Start by feeding the AI your technical description. Then, use prompts like:

  • "Explain this statistical method (e.g., multivariate regression) as if I were an undergraduate student."
  • "Generate an analogy to help explain this complex process (e.g., PCR, machine learning training)."
  • "List the three most important takeaways from this dataset and draft a simple statement for each."

The AI's output will often provide alternative phrasing and simpler terminology that you can adapt. Furthermore, it can help you anticipate where your audience might get lost. Ask it, "What are the three most common points of confusion about this methodology?" and then proactively address those in your talk. This process ensures you move from jargon-laden technical reporting to accessible, insightful explanation.

Preparing for the Q&A: Anticipating Audience Questions

The question-and-answer session can be the most unpredictable part of any presentation. AI provides a powerful simulation tool to prepare. You can use it to generate a list of potential questions by providing your abstract, key findings, and even your slides.
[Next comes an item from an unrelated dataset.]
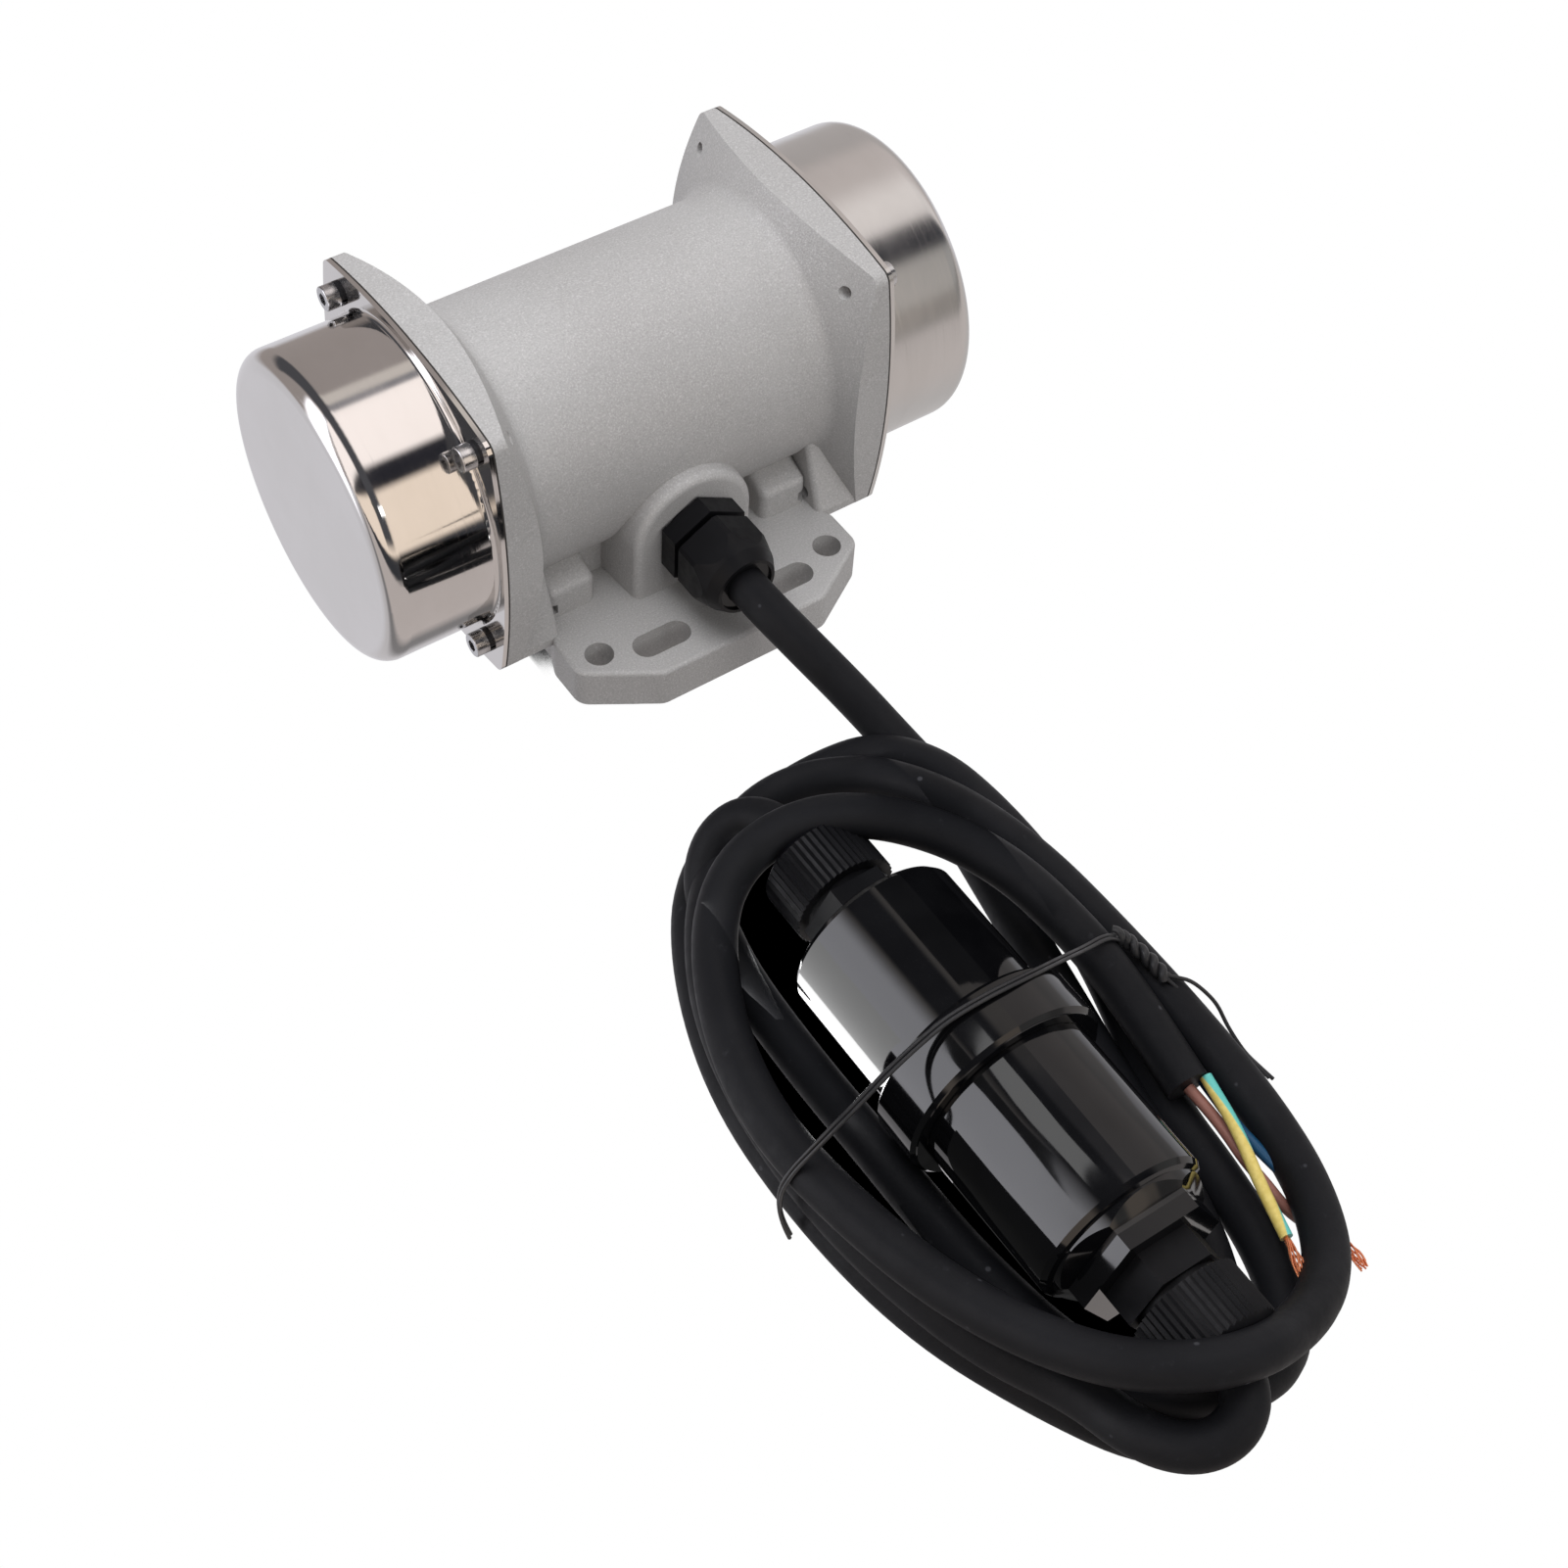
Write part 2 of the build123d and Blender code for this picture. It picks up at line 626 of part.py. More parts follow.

Prompt the AI with: "Act as a skeptical conference attendee. Based on this research summary, ask five challenging questions about methodology limitations and alternative interpretations."
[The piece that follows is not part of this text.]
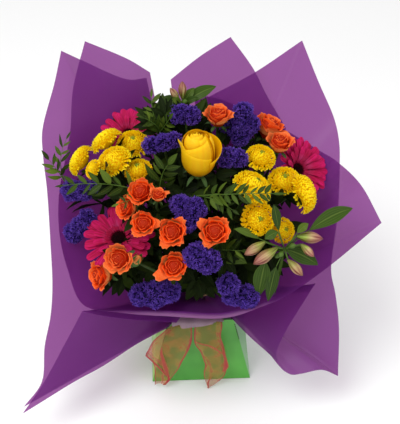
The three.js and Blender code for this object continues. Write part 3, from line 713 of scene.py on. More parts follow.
gerberaFaces = {"front": (250, 26), "back": (262, 20), "right": (318, 44)}
gerberaPose = {  # nod in degrees, shift outwards and to the right, cupping
    "front": (0, 0, 0, 0), "back": (12, 3, 6, 4), "right": (4, -9, 0, 13)}
gerbera = {"radius": 54, "height": 18, "start": 9, "rings": [  # count, reach, width, foot and tip height
    (17, 1.0, 13, 2.4, 9), (16, 0.92, 12, 3.4, 12), (13, 0.68, 10, 4.8, 15)],
    "whiskers": {"count": 40, "reach": 0.4, "start": 10, "width": 2.8, "foot": 7.5, "tip": 12.5},
    "hub": 7, "hubFoot": 4.5, "hubTop": 11, "disc": 10.4, "florets": 150, "floretTall": (1.6, 3.6)}
gerberaPetal = petalMaterial("gerbera petal", {  # strap petal: matt magenta with fine lengthwise lines
    "along": [(0, "#5a0826"), (0.1, "#a81c50"), (0.24, "#cc3a78"), (0.45, "#c80f60"), (1, "#d4146e")],
    "agedAndShaded": "#a8083e", "veins": 9, "veinShade": "#c8708c", "roughness": 0.65, "glow": 0.2, "bump": 0.5,
    "specular": 0.15})
gerberaFloret = petalMaterial("gerbera disc floret", {  # dark tubular florets with crimson tips
    "along": [(0, "#0c0405"), (0.5, "#30060f"), (1, "#8c1838")], "agedAndShaded": "#0c0405",
    "veins": 4, "veinShade": "#806060", "roughness": 0.85, "glow": 0.02, "specular": 0.05})


def addStrap(bm, a, start, reach, width, foot, tip, tone, cols=4, rows=9):
    # one strap petal: two shallow channels, a blunt notched end
    ray = polar(a, 1)
    side = Vector((-ray.y, ray.x, 0))

    def shape(u, v):
        v = v + 0.5 * v * (1 - v)
        blunt = max(v - 0.84, 0) / 0.16
        wide = width / 2 * (0.34 + 0.66 * smooth(v, 0, 0.6)) * math.sqrt(1 - 0.82 * blunt ** 2)
        notch = 0.6 * smooth(v, 0.9, 1) * math.cos(u * math.pi) ** 2
        channel = 0.55 * math.cos(u * math.pi * 1.5) * smooth(v, 0.05, 0.4)
        high = lerp(foot, tip, v * (2 - v)) + channel - abs(u) * width * 0.05
        return ray * (lerp(start, reach, v) - notch) + side * (u * wide) + up * high
    addGrid(bm, cols, rows, shape, tone)


def makeGerberas():
    hub = gerbera["hub"]
    for number, (name, face) in enumerate(gerberaFaces.items()):
        seat, way, height = seatOf("gerbera_petals_" + name, face)
        nod, shift, aside, cupping = gerberaPose[name]
        seat = seat + way * shift + pictureRight * aside
        way = turn(face[0], face[1] + nod)
        size = height / gerbera["height"]
        draw = random.Random(40 + number)
        bm = newBody()
        for ring, (count, reach, width, foot, tip) in enumerate(gerbera["rings"]):
            for k in range(count):
                a = (k + ring * 0.5) * math.tau / count + draw.uniform(-0.06, 0.06)
                long = gerbera["radius"] * reach * draw.uniform(0.93, 1.02)
                addStrap(bm, a, gerbera["start"], long, width * draw.uniform(0.9, 1.08), foot,
                         tip + cupping + draw.uniform(-2, 2.5), draw.uniform(0, 0.5))
        whiskers = gerbera["whiskers"]
        for k in range(whiskers["count"]):
            a = k * math.tau / whiskers["count"] + draw.uniform(-0.05, 0.05)
            long = gerbera["radius"] * whiskers["reach"] * draw.uniform(0.75, 1.05)
            addStrap(bm, a, whiskers["start"], long, whiskers["width"], whiskers["foot"],
                     whiskers["tip"] + draw.uniform(-1, 1), draw.uniform(0.5, 1), cols=2, rows=4)
        bmesh.ops.create_cone(bm, cap_ends=True, segments=20, radius1=gerbera["hubFoot"],
                              radius2=gerbera["hubTop"], depth=hub - 0.4,
                              matrix=Matrix.Translation((0, 0, hub / 2 - 0.1)))
        placed = standing(seat, way, number * 0.7) @ Matrix.Scale(size, 4)
        bmesh.ops.transform(bm, matrix=placed, verts=bm.verts)
        settle(bm, "gerbera_" + name, [gerberaPetal], ["gerbera_petals_" + name])
        bm = newBody()
        toneLayer = bm.verts.layers.float["tone"]
        domed = bmesh.ops.create_uvsphere(bm, u_segments=24, v_segments=8, radius=gerbera["disc"])["verts"]
        for vert in domed:
            vert.co = Vector((vert.co.x, vert.co.y, hub + 0.4 + max(vert.co.z, 0) * 0.35))
            vert[toneLayer] = 1.0
        for k in range(gerbera["florets"]):  # in a sunflower spiral, taller at the rim
            f = math.sqrt((k + 0.5) / gerbera["florets"])
            a = k * goldenAngle
            base = polar(a, f * (gerbera["disc"] - 0.2), hub + 3.4 - 2.6 * f * f)
            lean = polar(a, f * 0.5, 1).normalized()
            tall = lerp(*gerbera["floretTall"], f * f)

            def shape(u, v):
                ring = polar((u + 1) * math.pi, 0.5 * (1 - 0.5 * v))
                return base + Matrix.Rotation(a, 3, "Z") @ ring + lean * (v * tall)
            addGrid(bm, 4, 1, shape, draw.uniform(0, 0.7) * (1 - f))
        bmesh.ops.transform(bm, matrix=placed, verts=bm.verts)
        settle(bm, "gerbera_eye_" + name, [gerberaFloret], ["gerbera_disc_" + name])
        stemSeats.append((seat, way, roseCalyx * size, None))


makeGerberas()
print("gerberas ready")


# Spray chrysanthemums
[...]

This helps you identify weak spots in your argument or analysis before you're on stage. You can then craft thoughtful responses. You can also use AI to refine your answers. For example, if you draft a response to a question about sample size limitations, you can ask the AI to "make this answer more concise and confident" or "add a sentence that turns this limitation into a suggestion for future research." This preparation transforms the Q&A from a source of anxiety into an opportunity to demonstrate deep mastery of your subject.
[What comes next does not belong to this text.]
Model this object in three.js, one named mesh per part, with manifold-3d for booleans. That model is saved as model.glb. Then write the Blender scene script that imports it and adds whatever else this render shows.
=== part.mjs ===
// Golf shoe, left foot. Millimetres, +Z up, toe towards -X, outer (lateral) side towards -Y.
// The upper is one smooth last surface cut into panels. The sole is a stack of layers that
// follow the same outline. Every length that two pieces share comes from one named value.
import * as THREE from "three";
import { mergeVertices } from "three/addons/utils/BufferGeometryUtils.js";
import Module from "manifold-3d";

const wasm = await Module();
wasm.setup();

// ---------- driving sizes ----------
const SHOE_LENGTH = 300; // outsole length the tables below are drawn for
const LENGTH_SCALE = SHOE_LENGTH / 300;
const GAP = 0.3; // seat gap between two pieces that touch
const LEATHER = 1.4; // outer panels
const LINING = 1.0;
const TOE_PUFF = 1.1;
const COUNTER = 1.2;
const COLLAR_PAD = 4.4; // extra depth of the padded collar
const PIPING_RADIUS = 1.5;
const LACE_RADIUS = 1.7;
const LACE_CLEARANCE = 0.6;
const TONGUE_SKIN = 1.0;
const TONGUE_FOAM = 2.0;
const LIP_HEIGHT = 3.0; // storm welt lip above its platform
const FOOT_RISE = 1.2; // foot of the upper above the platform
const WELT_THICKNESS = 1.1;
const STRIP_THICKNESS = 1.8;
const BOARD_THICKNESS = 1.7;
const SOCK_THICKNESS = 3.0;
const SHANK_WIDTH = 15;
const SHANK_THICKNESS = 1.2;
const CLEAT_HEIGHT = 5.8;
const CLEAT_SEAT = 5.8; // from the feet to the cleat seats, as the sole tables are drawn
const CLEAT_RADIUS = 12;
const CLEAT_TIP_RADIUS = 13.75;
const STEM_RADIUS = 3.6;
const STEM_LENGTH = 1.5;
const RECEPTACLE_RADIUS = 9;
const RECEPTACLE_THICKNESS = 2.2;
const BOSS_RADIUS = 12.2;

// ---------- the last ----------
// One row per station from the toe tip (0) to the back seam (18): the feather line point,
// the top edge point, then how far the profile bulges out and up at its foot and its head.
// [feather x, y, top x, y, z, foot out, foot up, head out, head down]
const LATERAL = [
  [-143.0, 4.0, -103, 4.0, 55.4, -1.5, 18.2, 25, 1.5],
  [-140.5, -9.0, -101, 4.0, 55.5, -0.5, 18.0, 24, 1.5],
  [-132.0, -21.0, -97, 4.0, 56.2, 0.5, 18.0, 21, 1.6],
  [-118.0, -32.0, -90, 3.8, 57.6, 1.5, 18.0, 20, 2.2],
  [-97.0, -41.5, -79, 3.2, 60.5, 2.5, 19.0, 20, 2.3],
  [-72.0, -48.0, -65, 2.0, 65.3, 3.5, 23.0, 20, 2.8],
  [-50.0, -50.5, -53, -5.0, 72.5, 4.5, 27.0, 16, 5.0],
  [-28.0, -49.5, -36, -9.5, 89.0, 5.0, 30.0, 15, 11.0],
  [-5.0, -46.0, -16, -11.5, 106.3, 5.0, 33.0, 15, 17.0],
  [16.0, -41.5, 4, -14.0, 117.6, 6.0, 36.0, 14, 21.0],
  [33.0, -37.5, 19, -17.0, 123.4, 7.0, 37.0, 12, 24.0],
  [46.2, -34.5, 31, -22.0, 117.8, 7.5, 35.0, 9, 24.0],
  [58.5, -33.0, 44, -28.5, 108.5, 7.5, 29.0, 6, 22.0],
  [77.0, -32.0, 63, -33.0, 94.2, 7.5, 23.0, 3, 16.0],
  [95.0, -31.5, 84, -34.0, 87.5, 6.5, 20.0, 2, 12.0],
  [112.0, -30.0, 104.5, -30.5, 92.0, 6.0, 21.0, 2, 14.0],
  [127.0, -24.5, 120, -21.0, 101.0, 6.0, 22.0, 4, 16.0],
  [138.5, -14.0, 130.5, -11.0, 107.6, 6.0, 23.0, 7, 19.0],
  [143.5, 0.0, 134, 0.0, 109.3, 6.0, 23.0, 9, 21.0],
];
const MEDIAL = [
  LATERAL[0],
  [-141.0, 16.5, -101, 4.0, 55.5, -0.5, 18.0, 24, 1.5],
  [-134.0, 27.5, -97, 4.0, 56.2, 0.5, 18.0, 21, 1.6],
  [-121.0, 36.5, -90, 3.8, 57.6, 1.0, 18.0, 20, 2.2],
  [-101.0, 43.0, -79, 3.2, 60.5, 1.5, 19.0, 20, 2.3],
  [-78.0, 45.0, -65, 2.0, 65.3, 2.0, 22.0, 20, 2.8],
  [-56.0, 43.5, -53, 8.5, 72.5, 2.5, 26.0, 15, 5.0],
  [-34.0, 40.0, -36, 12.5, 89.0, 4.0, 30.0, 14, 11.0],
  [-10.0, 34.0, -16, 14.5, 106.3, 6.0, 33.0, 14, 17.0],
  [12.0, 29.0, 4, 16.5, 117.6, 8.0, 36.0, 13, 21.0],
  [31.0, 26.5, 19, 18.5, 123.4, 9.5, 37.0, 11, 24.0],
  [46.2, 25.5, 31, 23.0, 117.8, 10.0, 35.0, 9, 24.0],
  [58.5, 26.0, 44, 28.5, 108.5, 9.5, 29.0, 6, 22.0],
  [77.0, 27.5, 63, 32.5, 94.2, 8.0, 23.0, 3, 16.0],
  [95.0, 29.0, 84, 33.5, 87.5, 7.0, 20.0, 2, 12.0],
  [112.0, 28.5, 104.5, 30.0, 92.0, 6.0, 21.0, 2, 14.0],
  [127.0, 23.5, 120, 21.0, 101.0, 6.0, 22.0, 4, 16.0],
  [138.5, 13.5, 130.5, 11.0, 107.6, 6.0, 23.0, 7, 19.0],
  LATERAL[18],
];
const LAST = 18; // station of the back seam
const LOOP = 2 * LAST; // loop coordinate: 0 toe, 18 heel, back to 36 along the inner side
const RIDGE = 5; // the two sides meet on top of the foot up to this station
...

Common Pitfalls and How to Avoid Them

While AI is a powerful assistant, misuse can undermine your credibility. Avoid these common mistakes:

  1. Over-Reliance on Generic Output: The biggest pitfall is accepting the AI's first draft as final. AI-generated content can be generic and sometimes factually imprecise. Always fact-check, personalize, and add your expert voice. Your unique insight and passion are what make the presentation compelling.
  2. Creating a Disconnect Between Speaker and Slides: If you simply read AI-generated slides, you will sound robotic. Use the AI's output as a scaffold. The slides should contain key terms and visuals; you provide the full explanation, the stories, and the emphasis. Practice so your spoken narrative expands upon the bullet points, not repeats them.
  3. Neglecting Audience and Context: An AI doesn't know your specific audience. A presentation for a specialized department should differ from one for an interdisciplinary conference. After using AI to generate base material, you must tailor it. Adjust the technical depth, examples, and analogies to suit who is in the room and what they need to learn.

Summary

  • AI serves as a powerful co-pilot for research presentations, assisting with structuring, design, explanation, and Q&A preparation, but it cannot replace your expertise and critical judgment.
  • Use AI to build a strong narrative outline from your research materials and to generate first-draft slides and visuals, saving time on initial design and allowing you to focus on refinement and delivery.
  • Leverage AI as a clarification tool to develop simpler explanations, analogies, and key takeaways for your methodology and findings, ensuring your core message is accessible to your intended audience.
  • Proactively simulate the Q&A session by using AI to generate potential tough questions, enabling you to prepare confident, well-reasoned responses that demonstrate deep engagement with your research.
  • Always edit, fact-check, and personalize AI-generated content. Your authentic voice, tailored to your specific audience, is the essential ingredient that transforms a competent slide deck into a compelling presentation.